**Input data**
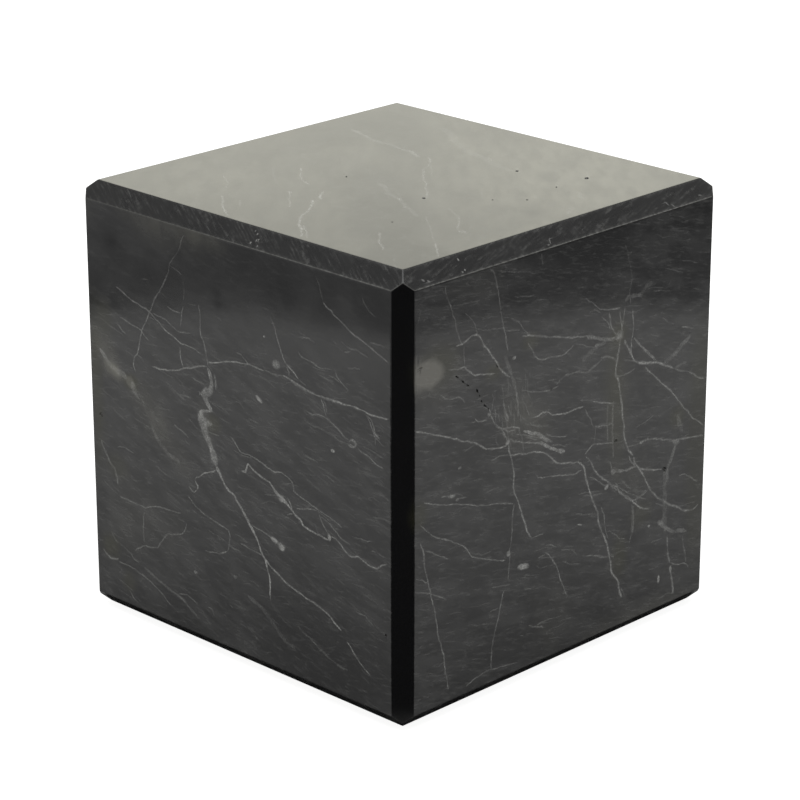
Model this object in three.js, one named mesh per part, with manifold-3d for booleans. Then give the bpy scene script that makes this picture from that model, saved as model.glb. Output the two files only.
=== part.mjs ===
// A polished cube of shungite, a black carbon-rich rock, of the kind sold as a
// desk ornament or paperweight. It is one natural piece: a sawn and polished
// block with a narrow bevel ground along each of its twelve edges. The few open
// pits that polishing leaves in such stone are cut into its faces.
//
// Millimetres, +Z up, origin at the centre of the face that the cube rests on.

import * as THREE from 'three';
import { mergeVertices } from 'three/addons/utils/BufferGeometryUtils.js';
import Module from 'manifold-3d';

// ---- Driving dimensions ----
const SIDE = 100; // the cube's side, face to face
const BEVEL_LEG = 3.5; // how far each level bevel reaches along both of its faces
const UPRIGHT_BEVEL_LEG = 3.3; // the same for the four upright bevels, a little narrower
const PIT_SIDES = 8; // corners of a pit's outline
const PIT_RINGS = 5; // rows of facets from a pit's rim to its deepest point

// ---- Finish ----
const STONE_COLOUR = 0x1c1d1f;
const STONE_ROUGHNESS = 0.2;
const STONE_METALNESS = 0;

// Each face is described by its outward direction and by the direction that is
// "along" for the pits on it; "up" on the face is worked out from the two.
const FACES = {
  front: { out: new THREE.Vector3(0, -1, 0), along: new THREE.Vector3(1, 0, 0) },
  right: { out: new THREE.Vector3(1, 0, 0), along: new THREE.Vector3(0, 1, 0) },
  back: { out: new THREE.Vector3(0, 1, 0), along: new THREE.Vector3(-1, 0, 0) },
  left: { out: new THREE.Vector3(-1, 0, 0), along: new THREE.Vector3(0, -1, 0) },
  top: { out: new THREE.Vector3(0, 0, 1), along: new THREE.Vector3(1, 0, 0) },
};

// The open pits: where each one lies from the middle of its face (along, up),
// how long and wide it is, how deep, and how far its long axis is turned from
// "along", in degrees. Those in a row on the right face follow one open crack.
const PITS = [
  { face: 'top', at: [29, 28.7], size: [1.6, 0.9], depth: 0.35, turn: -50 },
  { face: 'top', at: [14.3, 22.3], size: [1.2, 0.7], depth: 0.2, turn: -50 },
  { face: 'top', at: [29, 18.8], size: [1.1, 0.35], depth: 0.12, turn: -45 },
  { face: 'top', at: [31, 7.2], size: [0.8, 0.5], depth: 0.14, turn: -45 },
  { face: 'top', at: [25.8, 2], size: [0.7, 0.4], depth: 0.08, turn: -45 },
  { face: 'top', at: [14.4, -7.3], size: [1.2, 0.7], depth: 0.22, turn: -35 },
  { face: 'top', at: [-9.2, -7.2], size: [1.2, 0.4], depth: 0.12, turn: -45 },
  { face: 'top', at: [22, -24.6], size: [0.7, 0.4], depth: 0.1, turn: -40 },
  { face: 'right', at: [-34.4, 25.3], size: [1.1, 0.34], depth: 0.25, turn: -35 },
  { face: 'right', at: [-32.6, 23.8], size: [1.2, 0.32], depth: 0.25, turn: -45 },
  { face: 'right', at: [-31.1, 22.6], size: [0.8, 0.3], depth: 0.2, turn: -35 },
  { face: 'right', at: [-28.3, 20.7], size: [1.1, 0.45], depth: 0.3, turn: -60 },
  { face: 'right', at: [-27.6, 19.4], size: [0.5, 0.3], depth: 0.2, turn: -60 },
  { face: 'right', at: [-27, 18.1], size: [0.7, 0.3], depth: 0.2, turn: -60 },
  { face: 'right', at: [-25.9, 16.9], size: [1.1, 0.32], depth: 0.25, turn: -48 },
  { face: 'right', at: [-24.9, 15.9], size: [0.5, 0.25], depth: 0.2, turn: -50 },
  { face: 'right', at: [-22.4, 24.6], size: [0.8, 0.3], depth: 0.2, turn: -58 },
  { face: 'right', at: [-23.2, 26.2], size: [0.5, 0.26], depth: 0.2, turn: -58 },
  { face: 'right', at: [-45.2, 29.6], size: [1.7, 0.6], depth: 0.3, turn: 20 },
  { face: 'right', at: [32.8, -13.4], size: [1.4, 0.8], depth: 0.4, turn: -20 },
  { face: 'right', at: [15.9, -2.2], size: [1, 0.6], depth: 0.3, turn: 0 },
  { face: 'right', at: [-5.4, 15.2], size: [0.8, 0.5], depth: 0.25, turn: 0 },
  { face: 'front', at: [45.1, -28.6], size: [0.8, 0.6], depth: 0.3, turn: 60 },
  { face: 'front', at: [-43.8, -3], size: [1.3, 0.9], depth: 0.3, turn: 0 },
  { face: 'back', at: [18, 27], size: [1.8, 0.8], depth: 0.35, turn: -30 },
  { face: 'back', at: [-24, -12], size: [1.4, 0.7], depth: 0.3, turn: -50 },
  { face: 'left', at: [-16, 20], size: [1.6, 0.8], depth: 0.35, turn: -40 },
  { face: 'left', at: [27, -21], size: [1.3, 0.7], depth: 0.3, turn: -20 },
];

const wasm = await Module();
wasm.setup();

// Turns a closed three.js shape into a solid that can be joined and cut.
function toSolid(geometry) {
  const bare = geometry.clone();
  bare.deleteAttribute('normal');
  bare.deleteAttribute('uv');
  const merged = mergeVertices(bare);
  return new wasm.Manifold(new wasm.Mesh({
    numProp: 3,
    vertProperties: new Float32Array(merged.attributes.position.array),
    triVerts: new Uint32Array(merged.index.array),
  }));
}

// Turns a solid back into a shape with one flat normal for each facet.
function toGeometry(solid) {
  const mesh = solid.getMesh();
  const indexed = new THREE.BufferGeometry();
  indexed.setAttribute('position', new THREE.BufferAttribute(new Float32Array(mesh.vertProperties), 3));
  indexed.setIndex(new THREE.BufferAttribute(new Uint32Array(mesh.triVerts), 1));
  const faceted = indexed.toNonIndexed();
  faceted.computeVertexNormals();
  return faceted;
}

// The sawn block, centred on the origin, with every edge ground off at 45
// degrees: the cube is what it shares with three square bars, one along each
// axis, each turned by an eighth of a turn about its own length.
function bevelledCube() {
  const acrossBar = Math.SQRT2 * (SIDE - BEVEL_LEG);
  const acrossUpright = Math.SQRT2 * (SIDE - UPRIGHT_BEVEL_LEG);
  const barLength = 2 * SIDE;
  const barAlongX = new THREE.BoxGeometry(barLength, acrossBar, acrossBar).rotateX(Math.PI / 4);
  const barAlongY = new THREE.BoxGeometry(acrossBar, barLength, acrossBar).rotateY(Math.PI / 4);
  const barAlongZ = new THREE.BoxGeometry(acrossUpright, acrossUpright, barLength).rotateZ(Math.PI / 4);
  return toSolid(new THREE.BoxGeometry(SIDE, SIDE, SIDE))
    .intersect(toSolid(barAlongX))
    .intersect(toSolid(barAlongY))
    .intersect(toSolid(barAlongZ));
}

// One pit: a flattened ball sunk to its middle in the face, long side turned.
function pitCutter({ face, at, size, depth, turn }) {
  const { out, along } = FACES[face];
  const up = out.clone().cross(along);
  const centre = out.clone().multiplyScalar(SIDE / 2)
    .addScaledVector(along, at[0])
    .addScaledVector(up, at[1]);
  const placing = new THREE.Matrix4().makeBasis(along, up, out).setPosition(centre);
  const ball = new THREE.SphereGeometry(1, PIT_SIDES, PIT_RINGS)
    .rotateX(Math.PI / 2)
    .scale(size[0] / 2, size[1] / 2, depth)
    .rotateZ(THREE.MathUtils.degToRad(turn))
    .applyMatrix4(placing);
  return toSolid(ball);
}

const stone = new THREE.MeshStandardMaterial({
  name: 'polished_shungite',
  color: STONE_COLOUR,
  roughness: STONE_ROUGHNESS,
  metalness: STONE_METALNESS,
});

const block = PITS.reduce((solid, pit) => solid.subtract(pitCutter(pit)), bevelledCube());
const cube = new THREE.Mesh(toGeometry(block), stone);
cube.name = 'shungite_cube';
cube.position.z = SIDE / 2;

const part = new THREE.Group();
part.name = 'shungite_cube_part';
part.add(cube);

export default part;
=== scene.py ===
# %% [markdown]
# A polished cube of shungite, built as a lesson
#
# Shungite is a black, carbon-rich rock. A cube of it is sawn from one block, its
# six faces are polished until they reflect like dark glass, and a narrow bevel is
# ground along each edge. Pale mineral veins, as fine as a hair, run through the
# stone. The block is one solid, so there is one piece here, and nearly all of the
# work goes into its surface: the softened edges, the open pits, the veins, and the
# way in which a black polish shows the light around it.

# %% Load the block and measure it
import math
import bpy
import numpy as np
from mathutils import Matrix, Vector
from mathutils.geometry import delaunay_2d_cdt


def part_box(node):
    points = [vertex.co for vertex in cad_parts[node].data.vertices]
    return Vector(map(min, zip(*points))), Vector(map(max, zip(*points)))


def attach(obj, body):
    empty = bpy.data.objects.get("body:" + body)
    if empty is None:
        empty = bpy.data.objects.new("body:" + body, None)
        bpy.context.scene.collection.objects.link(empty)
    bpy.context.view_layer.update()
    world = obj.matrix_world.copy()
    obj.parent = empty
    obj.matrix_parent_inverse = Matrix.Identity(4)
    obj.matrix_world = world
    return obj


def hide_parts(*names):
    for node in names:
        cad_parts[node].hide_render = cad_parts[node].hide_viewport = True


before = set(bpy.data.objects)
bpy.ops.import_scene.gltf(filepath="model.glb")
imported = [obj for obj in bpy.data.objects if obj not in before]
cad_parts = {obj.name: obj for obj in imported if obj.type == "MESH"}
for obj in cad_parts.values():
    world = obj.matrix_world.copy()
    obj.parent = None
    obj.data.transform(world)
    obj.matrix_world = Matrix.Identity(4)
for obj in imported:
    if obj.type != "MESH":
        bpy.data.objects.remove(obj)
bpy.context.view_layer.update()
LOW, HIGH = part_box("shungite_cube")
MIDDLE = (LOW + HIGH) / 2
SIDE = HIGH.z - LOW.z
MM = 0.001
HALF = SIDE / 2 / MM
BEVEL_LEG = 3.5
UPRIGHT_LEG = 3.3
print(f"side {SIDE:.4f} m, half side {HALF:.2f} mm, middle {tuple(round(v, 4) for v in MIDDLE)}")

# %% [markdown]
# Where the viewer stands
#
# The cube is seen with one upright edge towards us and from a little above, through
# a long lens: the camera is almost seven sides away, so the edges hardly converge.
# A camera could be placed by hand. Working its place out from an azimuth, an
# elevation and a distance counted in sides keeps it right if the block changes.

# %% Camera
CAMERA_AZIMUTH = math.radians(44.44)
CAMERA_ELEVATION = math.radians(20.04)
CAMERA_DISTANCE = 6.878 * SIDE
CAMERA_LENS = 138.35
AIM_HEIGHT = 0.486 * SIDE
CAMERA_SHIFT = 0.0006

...

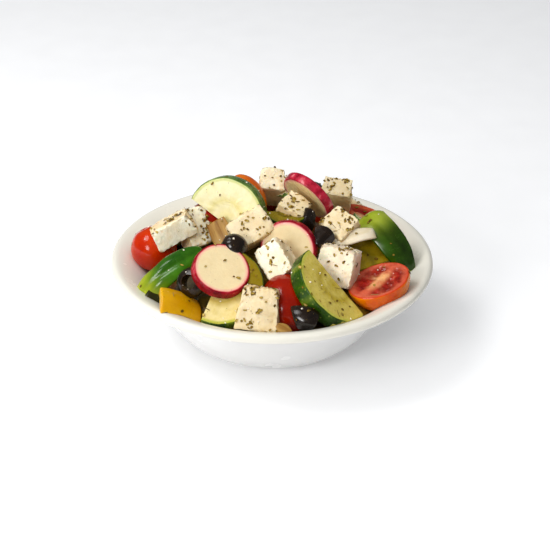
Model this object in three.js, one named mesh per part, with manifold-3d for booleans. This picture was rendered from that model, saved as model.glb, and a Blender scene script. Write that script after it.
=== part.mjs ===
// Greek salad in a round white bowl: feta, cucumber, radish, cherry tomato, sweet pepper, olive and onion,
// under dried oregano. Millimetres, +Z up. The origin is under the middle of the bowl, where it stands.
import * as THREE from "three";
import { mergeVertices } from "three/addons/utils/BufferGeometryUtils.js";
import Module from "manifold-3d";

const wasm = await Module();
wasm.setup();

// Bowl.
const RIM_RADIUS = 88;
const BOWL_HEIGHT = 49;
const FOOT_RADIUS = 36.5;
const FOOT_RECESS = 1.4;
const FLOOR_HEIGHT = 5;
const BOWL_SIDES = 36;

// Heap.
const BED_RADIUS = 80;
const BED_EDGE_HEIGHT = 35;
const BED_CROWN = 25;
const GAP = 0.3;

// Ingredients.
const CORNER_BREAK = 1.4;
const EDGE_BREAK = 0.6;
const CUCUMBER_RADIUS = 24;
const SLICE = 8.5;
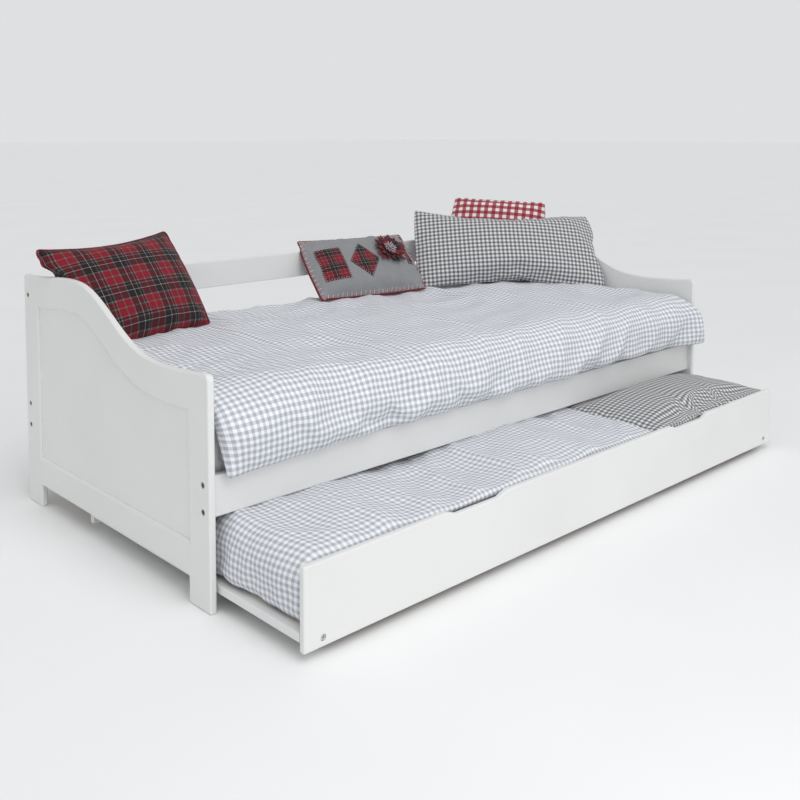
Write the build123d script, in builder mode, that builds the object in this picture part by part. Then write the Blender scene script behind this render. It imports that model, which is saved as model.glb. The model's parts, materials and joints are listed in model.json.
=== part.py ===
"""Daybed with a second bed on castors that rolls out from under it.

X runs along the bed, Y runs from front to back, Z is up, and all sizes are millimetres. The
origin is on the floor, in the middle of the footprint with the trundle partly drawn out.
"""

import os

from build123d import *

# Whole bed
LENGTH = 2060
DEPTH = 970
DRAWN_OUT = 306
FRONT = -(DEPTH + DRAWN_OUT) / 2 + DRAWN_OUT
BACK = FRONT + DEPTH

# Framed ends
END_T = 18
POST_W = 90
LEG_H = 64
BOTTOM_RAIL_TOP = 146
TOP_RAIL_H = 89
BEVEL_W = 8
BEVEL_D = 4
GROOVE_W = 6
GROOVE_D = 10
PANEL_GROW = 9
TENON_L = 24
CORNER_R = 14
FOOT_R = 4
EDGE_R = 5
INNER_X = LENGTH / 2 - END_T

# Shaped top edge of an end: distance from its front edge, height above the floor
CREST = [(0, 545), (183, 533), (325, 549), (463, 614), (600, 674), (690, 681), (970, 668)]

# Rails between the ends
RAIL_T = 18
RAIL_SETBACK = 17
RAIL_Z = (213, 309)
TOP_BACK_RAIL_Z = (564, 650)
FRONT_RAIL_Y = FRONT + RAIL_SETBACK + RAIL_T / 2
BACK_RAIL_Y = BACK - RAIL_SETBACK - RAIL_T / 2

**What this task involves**
Exactly and only the lines from the line that contains "bpy.context.scene.collection.objects.link(empty)" through the line that contains "for node in" are to be repeated as they stand.

**Answer to this exercise**
        bpy.context.scene.collection.objects.link(empty)
    bpy.context.view_layer.update()
    world = obj.matrix_world.copy()
    obj.parent = empty
    obj.matrix_parent_inverse = Matrix.Identity(4)
    obj.matrix_world = world
    return obj


def hide_parts(*names):
    for node in names:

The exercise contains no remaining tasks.